:: Required task ::
Write out the listing in full, matching it word for word.

━━ Recorded information

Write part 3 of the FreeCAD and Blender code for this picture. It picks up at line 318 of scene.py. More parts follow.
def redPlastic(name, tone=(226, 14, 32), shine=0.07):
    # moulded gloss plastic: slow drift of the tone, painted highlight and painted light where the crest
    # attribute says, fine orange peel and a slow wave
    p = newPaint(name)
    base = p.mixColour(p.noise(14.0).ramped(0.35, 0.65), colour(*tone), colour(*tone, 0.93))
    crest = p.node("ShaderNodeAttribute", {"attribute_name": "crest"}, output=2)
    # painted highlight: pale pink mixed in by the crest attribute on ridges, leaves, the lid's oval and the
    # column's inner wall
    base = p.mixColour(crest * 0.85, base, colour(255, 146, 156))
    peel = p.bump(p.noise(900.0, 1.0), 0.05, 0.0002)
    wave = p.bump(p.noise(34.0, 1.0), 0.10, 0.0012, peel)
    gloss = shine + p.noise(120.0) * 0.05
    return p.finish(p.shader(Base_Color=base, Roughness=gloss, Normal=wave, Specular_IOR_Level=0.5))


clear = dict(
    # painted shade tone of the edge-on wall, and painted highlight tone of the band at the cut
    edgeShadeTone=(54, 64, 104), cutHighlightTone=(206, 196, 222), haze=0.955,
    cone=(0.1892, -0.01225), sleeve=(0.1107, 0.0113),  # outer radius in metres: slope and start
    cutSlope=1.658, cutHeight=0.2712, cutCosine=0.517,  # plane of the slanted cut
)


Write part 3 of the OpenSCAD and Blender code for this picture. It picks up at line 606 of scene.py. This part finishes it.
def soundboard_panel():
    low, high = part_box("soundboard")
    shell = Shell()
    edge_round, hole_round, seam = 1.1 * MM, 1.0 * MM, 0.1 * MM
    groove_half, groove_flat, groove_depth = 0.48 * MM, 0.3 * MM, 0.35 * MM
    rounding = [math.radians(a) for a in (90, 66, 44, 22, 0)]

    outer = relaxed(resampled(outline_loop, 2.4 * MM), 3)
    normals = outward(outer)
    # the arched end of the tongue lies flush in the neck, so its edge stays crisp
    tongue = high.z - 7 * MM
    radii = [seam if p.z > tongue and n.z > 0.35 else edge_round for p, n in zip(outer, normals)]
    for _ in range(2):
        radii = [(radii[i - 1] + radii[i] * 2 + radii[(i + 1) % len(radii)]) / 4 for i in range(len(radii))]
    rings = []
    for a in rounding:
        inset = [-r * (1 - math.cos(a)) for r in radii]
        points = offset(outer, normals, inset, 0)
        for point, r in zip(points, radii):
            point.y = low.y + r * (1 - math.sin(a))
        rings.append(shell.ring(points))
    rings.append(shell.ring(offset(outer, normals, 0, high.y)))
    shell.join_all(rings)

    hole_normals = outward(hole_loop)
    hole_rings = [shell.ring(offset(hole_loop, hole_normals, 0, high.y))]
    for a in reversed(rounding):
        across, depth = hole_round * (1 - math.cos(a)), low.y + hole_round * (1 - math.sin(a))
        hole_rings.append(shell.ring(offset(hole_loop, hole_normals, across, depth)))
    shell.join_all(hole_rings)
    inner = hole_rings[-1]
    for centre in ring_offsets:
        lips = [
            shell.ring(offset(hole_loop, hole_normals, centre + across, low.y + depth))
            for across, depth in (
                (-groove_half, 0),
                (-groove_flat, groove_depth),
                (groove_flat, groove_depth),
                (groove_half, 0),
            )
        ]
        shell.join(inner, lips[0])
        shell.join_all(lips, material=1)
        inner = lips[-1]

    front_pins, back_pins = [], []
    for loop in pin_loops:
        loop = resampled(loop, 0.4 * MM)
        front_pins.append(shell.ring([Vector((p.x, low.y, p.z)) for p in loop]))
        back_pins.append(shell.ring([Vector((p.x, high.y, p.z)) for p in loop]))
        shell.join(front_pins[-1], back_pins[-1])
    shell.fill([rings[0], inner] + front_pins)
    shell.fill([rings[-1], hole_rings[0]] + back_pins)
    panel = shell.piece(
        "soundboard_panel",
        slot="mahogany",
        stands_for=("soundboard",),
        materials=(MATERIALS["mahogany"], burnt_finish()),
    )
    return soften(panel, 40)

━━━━

:: Result of this exercise ::
Write part 3 of the FreeCAD and Blender code for this picture. It picks up at line 318 of scene.py. More parts follow.
def redPlastic(name, tone=(226, 14, 32), shine=0.07):
    # moulded gloss plastic: slow drift of the tone, painted highlight and painted light where the crest
    # attribute says, fine orange peel and a slow wave
    p = newPaint(name)
    base = p.mixColour(p.noise(14.0).ramped(0.35, 0.65), colour(*tone), colour(*tone, 0.93))
    crest = p.node("ShaderNodeAttribute", {"attribute_name": "crest"}, output=2)
    # painted highlight: pale pink mixed in by the crest attribute on ridges, leaves, the lid's oval and the
    # column's inner wall
    base = p.mixColour(crest * 0.85, base, colour(255, 146, 156))
    peel = p.bump(p.noise(900.0, 1.0), 0.05, 0.0002)
    wave = p.bump(p.noise(34.0, 1.0), 0.10, 0.0012, peel)
    gloss = shine + p.noise(120.0) * 0.05
    return p.finish(p.shader(Base_Color=base, Roughness=gloss, Normal=wave, Specular_IOR_Level=0.5))


clear = dict(
    # painted shade tone of the edge-on wall, and painted highlight tone of the band at the cut
    edgeShadeTone=(54, 64, 104), cutHighlightTone=(206, 196, 222), haze=0.955,
    cone=(0.1892, -0.01225), sleeve=(0.1107, 0.0113),  # outer radius in metres: slope and start
    cutSlope=1.658, cutHeight=0.2712, cutCosine=0.517,  # plane of the slanted cut
)


Write part 3 of the OpenSCAD and Blender code for this picture. It picks up at line 606 of scene.py. This part finishes it.
def soundboard_panel():
    low, high = part_box("soundboard")
    shell = Shell()
    edge_round, hole_round, seam = 1.1 * MM, 1.0 * MM, 0.1 * MM
    groove_half, groove_flat, groove_depth = 0.48 * MM, 0.3 * MM, 0.35 * MM
    rounding = [math.radians(a) for a in (90, 66, 44, 22, 0)]

    outer = relaxed(resampled(outline_loop, 2.4 * MM), 3)
    normals = outward(outer)
    # the arched end of the tongue lies flush in the neck, so its edge stays crisp
    tongue = high.z - 7 * MM
    radii = [seam if p.z > tongue and n.z > 0.35 else edge_round for p, n in zip(outer, normals)]
    for _ in range(2):
        radii = [(radii[i - 1] + radii[i] * 2 + radii[(i + 1) % len(radii)]) / 4 for i in range(len(radii))]
    rings = []
    for a in rounding:
        inset = [-r * (1 - math.cos(a)) for r in radii]
        points = offset(outer, normals, inset, 0)
        for point, r in zip(points, radii):
            point.y = low.y + r * (1 - math.sin(a))
        rings.append(shell.ring(points))
    rings.append(shell.ring(offset(outer, normals, 0, high.y)))
    shell.join_all(rings)

    hole_normals = outward(hole_loop)
    hole_rings = [shell.ring(offset(hole_loop, hole_normals, 0, high.y))]
    for a in reversed(rounding):
        across, depth = hole_round * (1 - math.cos(a)), low.y + hole_round * (1 - math.sin(a))
        hole_rings.append(shell.ring(offset(hole_loop, hole_normals, across, depth)))
    shell.join_all(hole_rings)
    inner = hole_rings[-1]
    for centre in ring_offsets:
        lips = [
            shell.ring(offset(hole_loop, hole_normals, centre + across, low.y + depth))
            for across, depth in (
                (-groove_half, 0),
                (-groove_flat, groove_depth),
                (groove_flat, groove_depth),
                (groove_half, 0),
            )
        ]
        shell.join(inner, lips[0])
        shell.join_all(lips, material=1)
        inner = lips[-1]

    front_pins, back_pins = [], []
    for loop in pin_loops:
        loop = resampled(loop, 0.4 * MM)
        front_pins.append(shell.ring([Vector((p.x, low.y, p.z)) for p in loop]))
        back_pins.append(shell.ring([Vector((p.x, high.y, p.z)) for p in loop]))
        shell.join(front_pins[-1], back_pins[-1])
    shell.fill([rings[0], inner] + front_pins)
    shell.fill([rings[-1], hole_rings[0]] + back_pins)
    panel = shell.piece(
        "soundboard_panel",
        slot="mahogany",
        stands_for=("soundboard",),
        materials=(MATERIALS["mahogany"], burnt_finish()),
    )
    return soften(panel, 40)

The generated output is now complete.